放射線誘起反応初期過程の解明を目的として、18MeVライナックを用いて、上記(3)に示す新同期システムを用いて、ピコ秒電子パルスとフェムト秒レーザーの同期実験と、これらを照射、測定用パルスとするピコ秒パルスラジオリシス実験を行なった。

新同期システムにおいては、0.3TWフェムト秒チタンサファイアレーザーをビームスプリッタで分岐し、電子パルス生成用にレーザーフォトカソードRF電子銃への入射光として用いるだけでなく、測定光としても用いる(レーザー駆動方式)ことが大きな特徴で、更なる電子ビーム・レーザー高精度同期を目的とした。その結果、従来型同期システム(熱電子銃とフェムト秒レーザーの電気的制御方式)における3.7ps[rms]を上回る、2.1ps[rms]の同期に成功した。次にパルスラジオリシス実験を行った所、30psの時間分解能を達成し、またピコ秒領域における水和電子およびプロトンとの反応による時間減衰の測定に成功した。

(5)12TW 50fsレーザーを用いたピコ秒X線発生実験

現在構築中のピコ秒時間分解X線回折システムのX線源強化のために12TW50fsレーザーおよびパラボリックミラーを導入しレーザープラズマX線発生実験を行った。発生したX線を結晶に照射してX線回折を行い回折像を取得した。我々は、物質の極短時間領域における動的挙動解明のための手法の一つとして、ピコ秒時間分解X線回折法の研究を行ってきた。これは、超短パルスレーザーをポンプ光、極短X線パルスをプローブ光として、ポンプ光により結晶に誘起した過渡的変化の情報をX線回折像として取得する方法であり、これによって熱膨張や格子振動など結晶のピコ秒時間領域における動的挙動の直接的な観測が可能となる。これまでに、ライナックからのサブピコ秒X線パルスによる結晶の静的回折像の取得や3TWレーザーを用いたレーザープラズマX線の発生に成功しているが、いずれもX線発生量が弱いなどの問題により動的な回折像の取得にはいたっていない。
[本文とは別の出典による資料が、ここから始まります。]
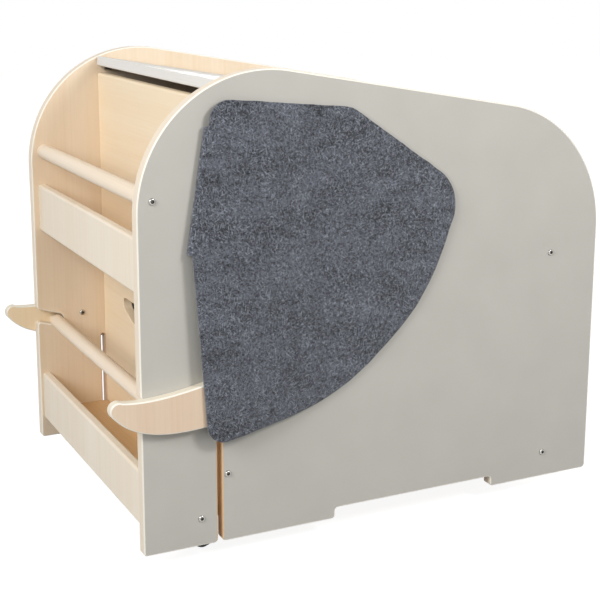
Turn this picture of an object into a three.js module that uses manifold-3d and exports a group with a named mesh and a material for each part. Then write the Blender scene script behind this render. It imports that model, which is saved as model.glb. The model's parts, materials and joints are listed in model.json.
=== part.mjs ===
// A toy box on wheels in the shape of an elephant. Two side panels are the animal's outline:
// trunk, front leg, belly and hind leg. Between them lie a bookshelf for picture books at the
// head, a chest with a sloping hinged lid behind it, and a base board on four swivel castors.
// Tusks on the outer faces are joined by a rail, and the ears are thick felt.
//
// Millimetres, +Z up. The head faces -X, the left side is -Y, and z = 0 is the floor under the
// middle of the object. Inside the body group x starts at the panels' front edge and z at the
// panels' bottom edge, as a cabinetmaker would measure the boards.

import * as THREE from 'three';
import { mergeVertices } from 'three/addons/utils/BufferGeometryUtils.js';
import Module from 'manifold-3d';

const wasm = await Module();
wasm.setup();

// Fits and fineness
const SEAT_GAP = 0.3; // between pieces that touch, and around a pin or screw in its hole
const RUNNING_GAP = 0.8; // beside a wheel in its fork
const ARC_ERROR = 0.25; // widest space between a true arc and its chords
const SLOPPY_CUT = 2; // how far a cutter runs past the face it opens
const ROUND_END = 0.48; // corner radius that makes a round end, as a share of a slot's width

// Side panels
const BODY_LENGTH = 600;
const BODY_WIDTH = 425; // over both outer faces
const PANEL_THICKNESS = 15;
const PANEL_EDGE_ROUND = 1.5;
const PANEL_HEAD_CORNER = 555; // height where the sloping top would meet the front edge
const PANEL_HEAD_RADIUS = 150;
const PANEL_RUMP_RADIUS = 160;
const TOP_SLOPE = THREE.MathUtils.degToRad(9.9);
const PANEL_FOOT_RADIUS = 5;

// Slot between trunk and front leg, and the belly cut between the legs
const TRUNK_SLOT_WIDTH = 5.7;
const TRUNK_SLOT_HEIGHT = 136;
const TRUNK_SLOT_SETBACK = 0.6; // in front of the divider
const FRONT_LEG_REAR = 236;
const HIND_LEG_LENGTH = 146;
const BELLY_HEIGHT = 13;
const BELLY_CORNER_RADIUS = 4;

// Notch in the front edge that slants down to the lower rail's tenon
const NOTCH_MOUTH_BOTTOM = 163.2;
const NOTCH_MOUTH_TOP = 181;
const NOTCH_MOUTH_RADIUS = 4;
const NOTCH_DEPTH = 36;
const NOTCH_END_BOTTOM = 153.6;
const NOTCH_END_TOP = 169.5;

// Boards between the side panels
const BOARD_THICKNESS = 12;
const BOARD_EDGE_ROUND = 3.5;
const BASE_THICKNESS = 15;
const BASE_UNDERSIDE = 25;
const HOUSING_DEPTH = 3; // grooves in the base board for the divider's and the rear panel's foot
const DIVIDER_FRONT = 94;
const REAR_PANEL_SETBACK = 63; // in front of the side panels' rear edge
const LOWER_BOARD_FRONT = 4;
const LOWER_BOARD_RISE = 2; // its lower edge over the base board's underside
const LOWER_BOARD_HEIGHT = 64;
const UPPER_BOARD_FRONT = 8;
const UPPER_BOARD_BOTTOM = 288;
const UPPER_BOARD_HEIGHT = 62;

// Smiling mouth through the divider, which also airs the chest
const MOUTH_WIDTH = 233;
const MOUTH_TOP = 206.5;
const MOUTH_END_RADIUS = 8;
const MOUTH_LIP_RADIUS = 286;

// Rails
const UPPER_RAIL_RADIUS = 9.6;
const UPPER_RAIL_SETBACK = 17.5; // from the front edge to the rail's axis
const UPPER_RAIL_HEIGHT = 394;
const LOWER_RAIL_RADIUS = 8.9;
const LOWER_RAIL_SETBACK = 25.8;
const TENON_RADIUS = 5; // turned on the lower rail's ends
const TENON_SOCKET_DEPTH = 6; // how far a tenon enters its tusk

// Tusks: heights from the screw's level, lengths from the panels' front edge
const TUSK_SCREW_LEVEL = 169.7;
const TUSK_SCREW_SETBACK = 62.2;
const TUSK_THICKNESS = 12;
const TUSK_EDGE_ROUND = 1.5;
const TUSK_REACH = 38; // in front of the panels
const TUSK_ROOT = 82; // behind the panels' front edge
const TUSK_TIP_RADIUS = 9.5;
const TUSK_TIP_RISE = 5.8;
const TUSK_TIP_TOP = THREE.MathUtils.degToRad(62); // where the round tip meets the upper edge
const TUSK_TIP_BOTTOM = THREE.MathUtils.degToRad(230); // and the lower edge
const TUSK_HOLLOW_AT = 13.7; // pull of the hollow upper edge
const TUSK_HOLLOW_RISE = 8.3;
const TUSK_ROOT_RISE = 24.1;
const TUSK_CHIN_REACH = 11.7; // in front of the panels, pull of the bowed lower edge
const TUSK_BELLY_AT = 39.6;
const TUSK_BELLY_DROP = 28.8;
const TUSK_ROOT_DROP = 25.7;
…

そこで、本研究ではX線発生量を増加し、時間分解X線回折を実行するために、12TW50fsレーザーおよび反射光学系を導入し、レーザープラズマX線発生実験を行っている。

RFフォトカソードXバンドリニアックの設計研究

加速器を小型化するために、Xバンドのシステム設計検討している。Xバンドリニアックを用いフェムト秒のビームの発生については、以前から検討を進めている。例えば、熱電子銃とSHB,2本(加速とエネルギー変調)のXバンド加速管、アークタイプの磁気パルス圧縮装置で100[fsec] のビーム発生が可能であるというシュミレーション結果が得られた。また、SバンドRF電子銃と2本のXバンド加速管のシステムについても検討を行った。検討が進むに従い、構成機器が減少しシステムは単純化している。

さらに、単純化・小型化を目指し、フォトカソードXバンドRF電子銃と1本のXバンド加速管、シケインタイプの磁気パルス圧縮装置から構成されるシステムの検討を行った。ビームシュミレーション結果、150fsの電子ビームの発生の可能性が示された。